第4章 血の契約とは
しかし、「血の契約」ではそれが責務とはならず、「自分から喜んでする自分のための努力」として捉えるべき内容になるのです。それはなぜなのでしょうか?
この論理を詳しく説明するため、A、Bという2人が、血の契約を交わした例を述べます。
この時、「血の契約」の当事者A、B同士には、それぞれ相手方の血が混じって流れるので、Aは「A+B」という新しい人格になり、Bは同時に「B+A」という人に生まれ変わることになります。その結果、Aにとって、「相手方Bの要望は、ABとなった自分自身の叶えたい要望になる」のです。Bにとってもこの条件は同じです。
双方とも新しい人格ABとBAになっており、
「血の契約」では、「古い人AとBは、もはや存在しない」のです。
この点が一般の契約と決定的に異なるポイントです。契約の相手となる人物が自分自身に同化するから、過去の自我を持つ個人はもはやいなくなり、お互いの義務であったことが、それぞれ自分がしたい願望に変化するのです。
そして、ABとなったAが「Aとしては実現できない要望」を持った時、もしそれが他方のB(BA)ができるのであれば、Aの血は、新しい人格BAになったBの中にも流れているので、その要望は当然B自身(BA)のなすべき行動に変わり、しかも喜んですることになります。

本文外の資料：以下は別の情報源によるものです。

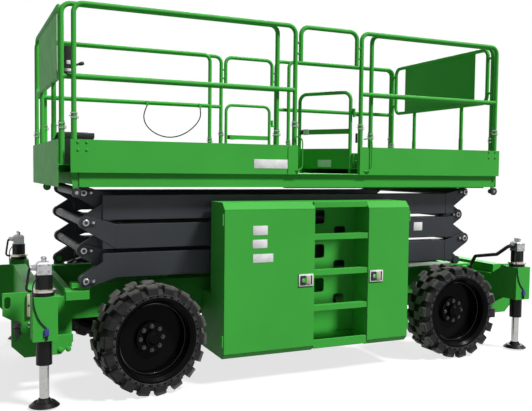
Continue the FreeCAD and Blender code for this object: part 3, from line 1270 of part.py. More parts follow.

それは、BAの身体の中のAの血が、そうしてくれと要求してくるからです。
現実的に個別の人間AとBとは生きているけれども、この二人の間では「同一人格」といってよい、ABとBAとしか認識できない存在になっているのです。この関係性は、第3者がとやかく言っても、変わるものではありません。
これが、血の契約の義務と祝福との関係であり、互いに相手方に利益をもたらすよう相手方の求めるところを補い合う行動を取るのですが、自分の血と混ざり合って不可分となった相手方が発する内なる要求だから、それは自分のためにする行動に変わるのです。
Aがイエス・キリストであり、Bがあなたとすると、古いあなたはもはや存在せず「イエス・あなた」という新しい人格になったのであり、あなたに内在するイエス・キリストが持つ「天の権能」を、この世で使うべき者になっているのです。
そして当然のこと、サタンに勝利する権能(聖霊)が約束されているから、サタンがもたらす苦難に「イエスの名」でチャレンジして勝利し、栄光を神様に帰すのです。